## WHAT IS NEEDED
Give again, word for word, only the lines from the one containing "imported = [obj" through the final line.

## Records from a data collection
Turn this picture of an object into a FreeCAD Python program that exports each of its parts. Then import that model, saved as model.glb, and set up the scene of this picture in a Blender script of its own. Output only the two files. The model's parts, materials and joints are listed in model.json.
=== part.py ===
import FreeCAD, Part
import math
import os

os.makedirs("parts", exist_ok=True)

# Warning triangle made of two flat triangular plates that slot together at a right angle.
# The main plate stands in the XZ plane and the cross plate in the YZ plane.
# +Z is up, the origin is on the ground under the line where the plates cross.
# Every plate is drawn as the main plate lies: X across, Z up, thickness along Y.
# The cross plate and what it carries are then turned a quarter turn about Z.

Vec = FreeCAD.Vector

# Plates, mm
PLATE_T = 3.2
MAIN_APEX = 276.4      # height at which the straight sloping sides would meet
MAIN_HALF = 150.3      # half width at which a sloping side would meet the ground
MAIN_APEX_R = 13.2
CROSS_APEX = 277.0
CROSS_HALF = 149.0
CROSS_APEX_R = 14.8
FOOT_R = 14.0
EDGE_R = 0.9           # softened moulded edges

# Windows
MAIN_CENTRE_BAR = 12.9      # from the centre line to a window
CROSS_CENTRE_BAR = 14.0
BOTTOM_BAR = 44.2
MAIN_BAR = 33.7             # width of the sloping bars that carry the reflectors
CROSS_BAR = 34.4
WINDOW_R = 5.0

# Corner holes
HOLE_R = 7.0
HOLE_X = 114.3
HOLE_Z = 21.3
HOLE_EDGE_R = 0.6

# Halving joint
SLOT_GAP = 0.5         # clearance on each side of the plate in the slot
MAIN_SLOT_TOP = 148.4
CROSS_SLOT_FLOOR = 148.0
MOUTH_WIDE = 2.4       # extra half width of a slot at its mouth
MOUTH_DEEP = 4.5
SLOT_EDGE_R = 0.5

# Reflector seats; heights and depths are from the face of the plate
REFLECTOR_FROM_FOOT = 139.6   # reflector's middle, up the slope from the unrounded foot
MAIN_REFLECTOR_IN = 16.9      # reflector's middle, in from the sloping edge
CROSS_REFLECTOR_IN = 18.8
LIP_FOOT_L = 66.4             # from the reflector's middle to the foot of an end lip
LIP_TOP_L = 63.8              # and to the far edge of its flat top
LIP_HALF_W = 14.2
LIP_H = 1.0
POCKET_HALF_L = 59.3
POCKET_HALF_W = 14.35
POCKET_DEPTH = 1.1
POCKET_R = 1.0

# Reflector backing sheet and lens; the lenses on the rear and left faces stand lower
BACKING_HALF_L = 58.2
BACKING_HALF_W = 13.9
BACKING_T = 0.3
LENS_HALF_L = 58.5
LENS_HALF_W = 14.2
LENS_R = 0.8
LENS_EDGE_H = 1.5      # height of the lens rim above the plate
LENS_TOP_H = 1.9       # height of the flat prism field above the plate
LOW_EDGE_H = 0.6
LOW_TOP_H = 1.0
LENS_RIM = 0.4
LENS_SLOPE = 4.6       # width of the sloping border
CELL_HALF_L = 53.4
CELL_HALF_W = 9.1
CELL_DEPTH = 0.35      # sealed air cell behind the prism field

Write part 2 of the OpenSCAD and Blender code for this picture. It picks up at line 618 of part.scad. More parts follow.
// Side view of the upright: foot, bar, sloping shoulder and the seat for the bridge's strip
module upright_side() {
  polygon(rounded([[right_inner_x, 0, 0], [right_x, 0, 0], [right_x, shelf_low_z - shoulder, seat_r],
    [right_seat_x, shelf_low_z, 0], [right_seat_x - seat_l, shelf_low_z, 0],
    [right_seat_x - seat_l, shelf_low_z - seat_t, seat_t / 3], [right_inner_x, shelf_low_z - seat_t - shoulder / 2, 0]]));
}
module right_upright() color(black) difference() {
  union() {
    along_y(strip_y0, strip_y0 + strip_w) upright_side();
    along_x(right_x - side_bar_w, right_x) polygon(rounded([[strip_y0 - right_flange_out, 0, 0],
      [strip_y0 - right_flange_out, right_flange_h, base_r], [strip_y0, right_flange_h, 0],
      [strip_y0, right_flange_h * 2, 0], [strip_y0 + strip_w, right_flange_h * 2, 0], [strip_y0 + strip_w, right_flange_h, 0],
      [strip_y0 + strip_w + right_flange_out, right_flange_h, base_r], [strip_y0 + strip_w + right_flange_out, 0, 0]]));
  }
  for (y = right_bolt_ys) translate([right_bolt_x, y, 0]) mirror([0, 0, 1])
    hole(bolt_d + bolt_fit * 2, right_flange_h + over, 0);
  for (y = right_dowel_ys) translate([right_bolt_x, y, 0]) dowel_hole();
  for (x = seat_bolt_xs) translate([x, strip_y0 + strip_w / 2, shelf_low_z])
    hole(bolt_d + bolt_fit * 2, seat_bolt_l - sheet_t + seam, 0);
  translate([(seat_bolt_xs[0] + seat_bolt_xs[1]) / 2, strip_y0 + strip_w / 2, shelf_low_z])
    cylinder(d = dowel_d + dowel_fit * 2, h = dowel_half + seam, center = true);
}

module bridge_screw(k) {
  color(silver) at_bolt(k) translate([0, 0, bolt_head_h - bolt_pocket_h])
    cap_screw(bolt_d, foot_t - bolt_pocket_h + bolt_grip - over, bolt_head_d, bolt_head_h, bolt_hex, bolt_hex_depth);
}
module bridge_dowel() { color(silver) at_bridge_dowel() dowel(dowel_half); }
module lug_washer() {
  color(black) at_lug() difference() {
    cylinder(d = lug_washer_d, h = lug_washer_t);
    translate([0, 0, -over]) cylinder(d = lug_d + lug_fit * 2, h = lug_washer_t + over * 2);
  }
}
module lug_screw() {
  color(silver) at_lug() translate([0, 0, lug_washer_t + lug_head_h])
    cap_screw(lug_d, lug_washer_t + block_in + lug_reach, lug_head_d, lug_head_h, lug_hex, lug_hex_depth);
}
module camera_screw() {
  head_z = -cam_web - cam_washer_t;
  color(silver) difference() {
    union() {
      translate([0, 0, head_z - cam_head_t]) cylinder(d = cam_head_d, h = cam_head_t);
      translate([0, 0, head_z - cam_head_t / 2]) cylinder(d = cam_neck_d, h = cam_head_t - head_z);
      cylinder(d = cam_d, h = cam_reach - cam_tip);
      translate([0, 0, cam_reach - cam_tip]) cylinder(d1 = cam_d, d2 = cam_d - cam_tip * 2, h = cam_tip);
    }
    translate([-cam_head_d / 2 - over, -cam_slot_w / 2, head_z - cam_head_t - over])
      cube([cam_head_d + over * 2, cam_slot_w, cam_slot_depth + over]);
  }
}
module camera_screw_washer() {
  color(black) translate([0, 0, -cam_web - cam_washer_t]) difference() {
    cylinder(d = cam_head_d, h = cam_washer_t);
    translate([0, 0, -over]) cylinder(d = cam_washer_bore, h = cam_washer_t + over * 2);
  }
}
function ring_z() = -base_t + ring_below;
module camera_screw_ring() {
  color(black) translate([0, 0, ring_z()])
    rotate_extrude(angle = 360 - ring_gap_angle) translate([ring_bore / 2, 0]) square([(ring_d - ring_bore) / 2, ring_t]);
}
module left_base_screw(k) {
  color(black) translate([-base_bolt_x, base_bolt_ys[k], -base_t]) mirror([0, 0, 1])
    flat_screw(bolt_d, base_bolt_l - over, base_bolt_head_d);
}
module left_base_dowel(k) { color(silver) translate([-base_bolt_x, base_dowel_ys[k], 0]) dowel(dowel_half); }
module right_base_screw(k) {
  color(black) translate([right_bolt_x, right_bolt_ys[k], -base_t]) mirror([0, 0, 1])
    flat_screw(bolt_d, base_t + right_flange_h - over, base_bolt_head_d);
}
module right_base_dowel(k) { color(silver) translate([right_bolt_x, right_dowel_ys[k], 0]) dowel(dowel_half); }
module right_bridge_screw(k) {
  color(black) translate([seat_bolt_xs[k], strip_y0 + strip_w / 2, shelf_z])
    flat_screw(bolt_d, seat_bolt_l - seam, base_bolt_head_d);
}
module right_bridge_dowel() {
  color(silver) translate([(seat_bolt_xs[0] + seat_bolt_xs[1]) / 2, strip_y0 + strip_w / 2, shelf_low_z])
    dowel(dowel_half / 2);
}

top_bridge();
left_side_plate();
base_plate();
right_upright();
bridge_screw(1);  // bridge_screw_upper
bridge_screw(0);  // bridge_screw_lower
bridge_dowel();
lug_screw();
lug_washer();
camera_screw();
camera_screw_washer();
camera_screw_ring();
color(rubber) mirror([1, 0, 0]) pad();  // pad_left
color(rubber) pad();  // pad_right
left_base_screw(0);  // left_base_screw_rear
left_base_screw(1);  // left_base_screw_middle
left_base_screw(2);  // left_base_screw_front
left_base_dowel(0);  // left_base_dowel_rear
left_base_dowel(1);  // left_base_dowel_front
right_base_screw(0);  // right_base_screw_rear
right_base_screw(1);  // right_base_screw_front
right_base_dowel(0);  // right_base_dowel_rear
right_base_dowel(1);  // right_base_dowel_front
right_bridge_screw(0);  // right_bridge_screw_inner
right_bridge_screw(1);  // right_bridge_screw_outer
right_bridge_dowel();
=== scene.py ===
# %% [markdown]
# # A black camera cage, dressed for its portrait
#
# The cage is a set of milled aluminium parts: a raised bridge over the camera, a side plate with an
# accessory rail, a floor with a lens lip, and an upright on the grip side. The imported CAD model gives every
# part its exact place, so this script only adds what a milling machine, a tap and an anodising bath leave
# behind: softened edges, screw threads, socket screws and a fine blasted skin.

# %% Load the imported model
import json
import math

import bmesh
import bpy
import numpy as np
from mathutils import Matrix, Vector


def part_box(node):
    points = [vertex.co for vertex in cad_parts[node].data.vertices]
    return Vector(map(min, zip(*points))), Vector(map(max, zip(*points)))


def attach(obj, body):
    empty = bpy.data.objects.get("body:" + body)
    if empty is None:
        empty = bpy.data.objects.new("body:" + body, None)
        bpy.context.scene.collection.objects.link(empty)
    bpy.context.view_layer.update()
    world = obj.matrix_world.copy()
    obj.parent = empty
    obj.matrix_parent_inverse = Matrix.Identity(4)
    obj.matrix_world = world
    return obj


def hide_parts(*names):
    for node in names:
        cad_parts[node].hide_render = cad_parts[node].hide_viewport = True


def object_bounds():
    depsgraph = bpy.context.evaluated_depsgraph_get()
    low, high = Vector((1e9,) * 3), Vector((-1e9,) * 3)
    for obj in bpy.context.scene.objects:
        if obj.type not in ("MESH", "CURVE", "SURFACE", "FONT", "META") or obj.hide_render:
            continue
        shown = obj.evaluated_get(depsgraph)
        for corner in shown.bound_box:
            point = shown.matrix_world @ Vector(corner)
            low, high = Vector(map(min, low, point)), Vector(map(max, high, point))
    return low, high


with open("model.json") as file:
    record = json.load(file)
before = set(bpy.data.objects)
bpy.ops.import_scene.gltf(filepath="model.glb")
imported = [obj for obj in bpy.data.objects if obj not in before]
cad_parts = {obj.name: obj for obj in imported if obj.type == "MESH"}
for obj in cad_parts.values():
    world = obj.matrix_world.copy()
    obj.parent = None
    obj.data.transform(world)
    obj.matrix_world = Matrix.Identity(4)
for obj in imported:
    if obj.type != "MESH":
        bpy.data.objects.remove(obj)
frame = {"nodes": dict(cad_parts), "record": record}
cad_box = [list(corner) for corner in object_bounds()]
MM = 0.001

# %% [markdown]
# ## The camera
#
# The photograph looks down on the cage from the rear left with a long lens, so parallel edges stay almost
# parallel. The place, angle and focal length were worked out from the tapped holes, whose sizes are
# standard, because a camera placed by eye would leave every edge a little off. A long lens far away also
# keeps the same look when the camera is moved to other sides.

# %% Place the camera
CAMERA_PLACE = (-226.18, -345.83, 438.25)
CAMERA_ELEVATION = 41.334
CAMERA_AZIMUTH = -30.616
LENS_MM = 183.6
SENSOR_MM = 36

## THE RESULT
imported = [obj for obj in bpy.data.objects if obj not in before]
cad_parts = {obj.name: obj for obj in imported if obj.type == "MESH"}
for obj in cad_parts.values():
    world = obj.matrix_world.copy()
    obj.parent = None
    obj.data.transform(world)
    obj.matrix_world = Matrix.Identity(4)
for obj in imported:
    if obj.type != "MESH":
        bpy.data.objects.remove(obj)
frame = {"nodes": dict(cad_parts), "record": record}
cad_box = [list(corner) for corner in object_bounds()]
MM = 0.001

# %% [markdown]
# ## The camera
#
# The photograph looks down on the cage from the rear left with a long lens, so parallel edges stay almost
# parallel. The place, angle and focal length were worked out from the tapped holes, whose sizes are
# standard, because a camera placed by eye would leave every edge a little off. A long lens far away also
# keeps the same look when the camera is moved to other sides.

# %% Place the camera
CAMERA_PLACE = (-226.18, -345.83, 438.25)
CAMERA_ELEVATION = 41.334
CAMERA_AZIMUTH = -30.616
LENS_MM = 183.6
SENSOR_MM = 36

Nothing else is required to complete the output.